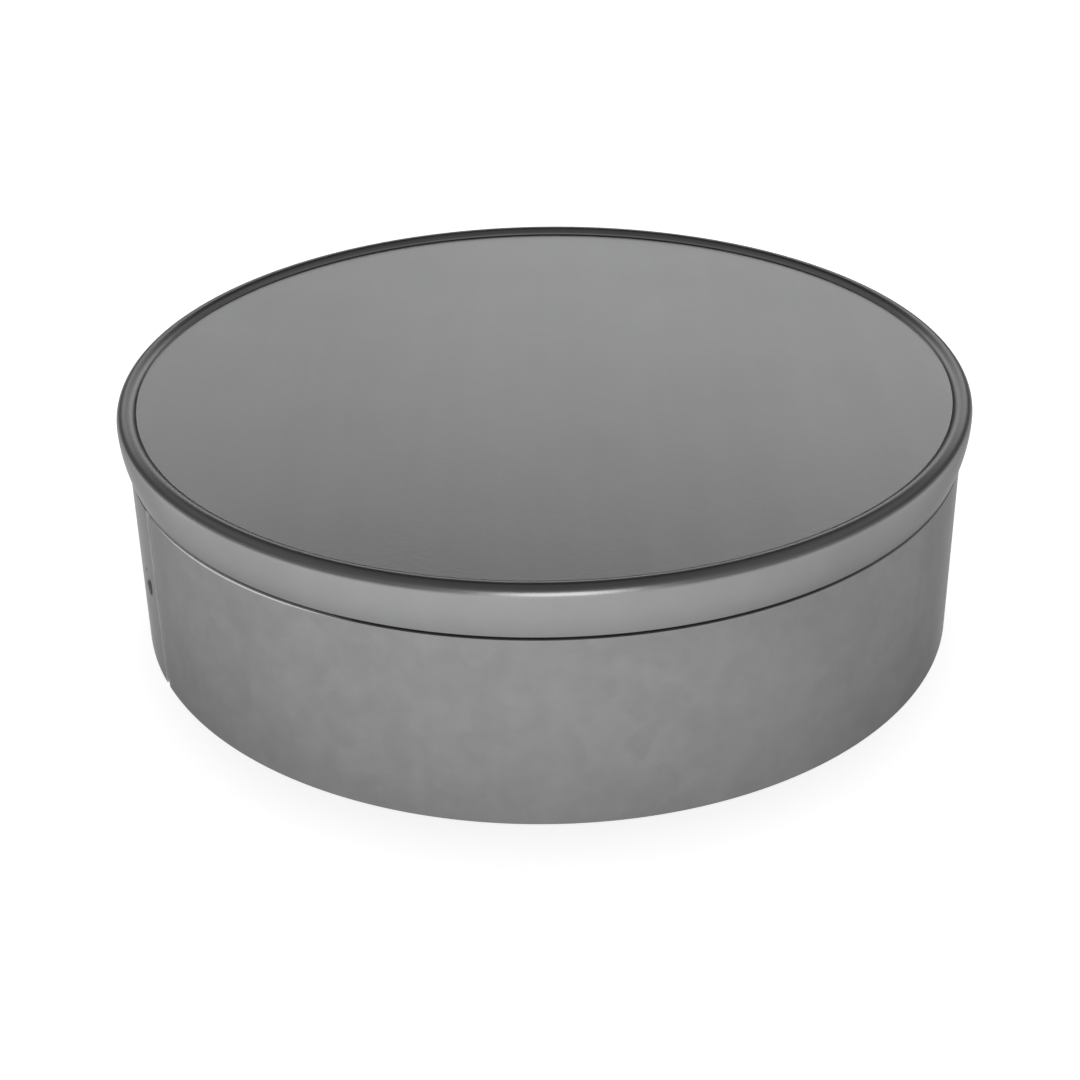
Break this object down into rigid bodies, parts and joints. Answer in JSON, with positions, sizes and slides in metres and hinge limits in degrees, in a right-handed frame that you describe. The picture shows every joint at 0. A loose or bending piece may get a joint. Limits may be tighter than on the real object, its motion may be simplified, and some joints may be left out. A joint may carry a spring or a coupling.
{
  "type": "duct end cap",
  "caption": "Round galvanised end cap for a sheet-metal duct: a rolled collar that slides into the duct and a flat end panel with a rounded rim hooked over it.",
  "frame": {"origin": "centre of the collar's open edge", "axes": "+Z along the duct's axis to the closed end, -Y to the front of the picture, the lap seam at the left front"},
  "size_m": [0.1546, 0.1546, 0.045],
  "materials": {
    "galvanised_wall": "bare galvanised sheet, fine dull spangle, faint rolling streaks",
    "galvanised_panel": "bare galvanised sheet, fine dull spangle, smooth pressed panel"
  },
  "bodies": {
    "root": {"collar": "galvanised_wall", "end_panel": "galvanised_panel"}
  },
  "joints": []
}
= = = =
**To do:**
Can you reproduce all the material exactly?

**Solution for this problem:**
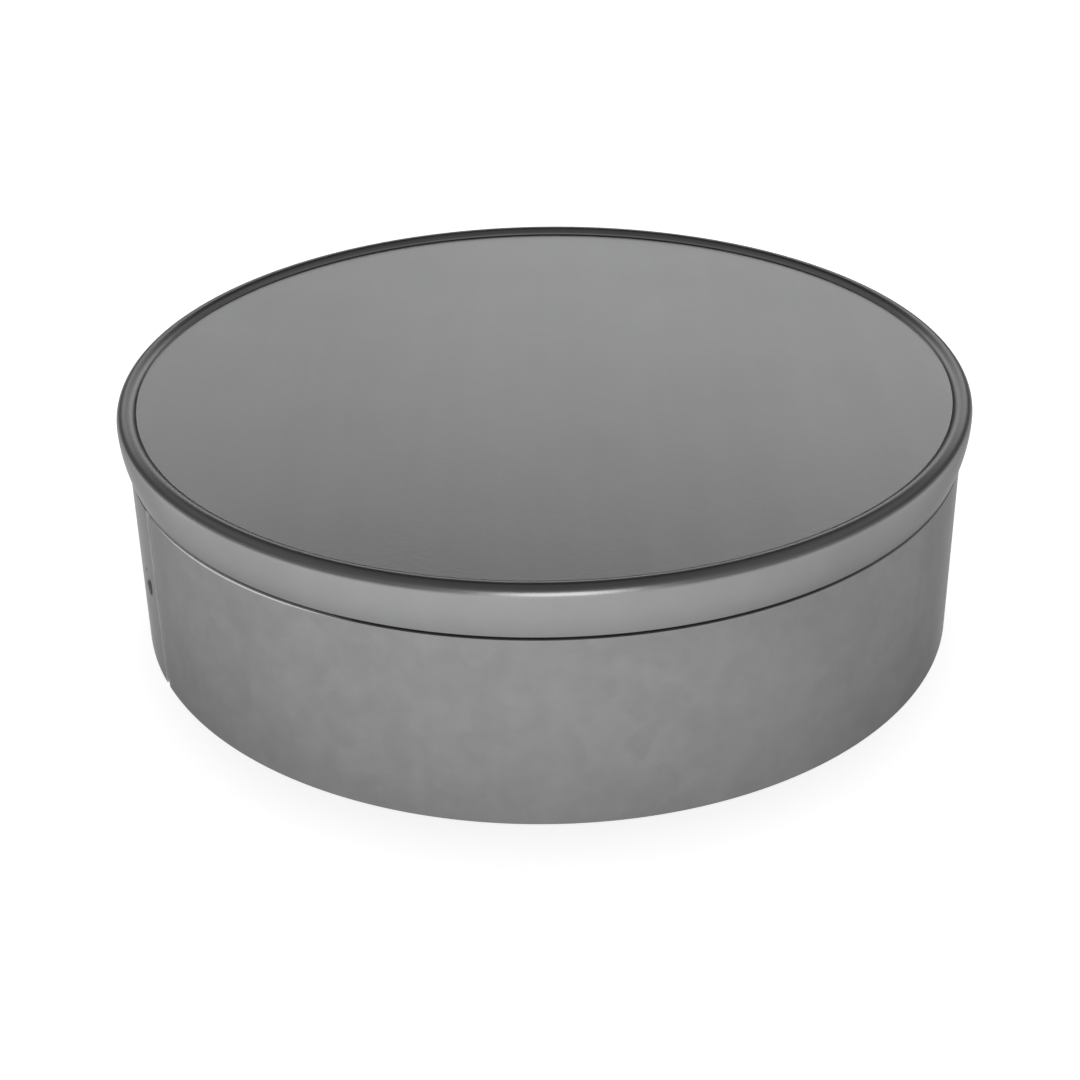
Break this object down into rigid bodies, parts and joints. Answer in JSON, with positions, sizes and slides in metres and hinge limits in degrees, in a right-handed frame that you describe. The picture shows every joint at 0. A loose or bending piece may get a joint. Limits may be tighter than on the real object, its motion may be simplified, and some joints may be left out. A joint may carry a spring or a coupling.
{
  "type": "duct end cap",
  "caption": "Round galvanised end cap for a sheet-metal duct: a rolled collar that slides into the duct and a flat end panel with a rounded rim hooked over it.",
  "frame": {"origin": "centre of the collar's open edge", "axes": "+Z along the duct's axis to the closed end, -Y to the front of the picture, the lap seam at the left front"},
  "size_m": [0.1546, 0.1546, 0.045],
  "materials": {
    "galvanised_wall": "bare galvanised sheet, fine dull spangle, faint rolling streaks",
    "galvanised_panel": "bare galvanised sheet, fine dull spangle, smooth pressed panel"
  },
  "bodies": {
    "root": {"collar": "galvanised_wall", "end_panel": "galvanised_panel"}
  },
  "joints": []
}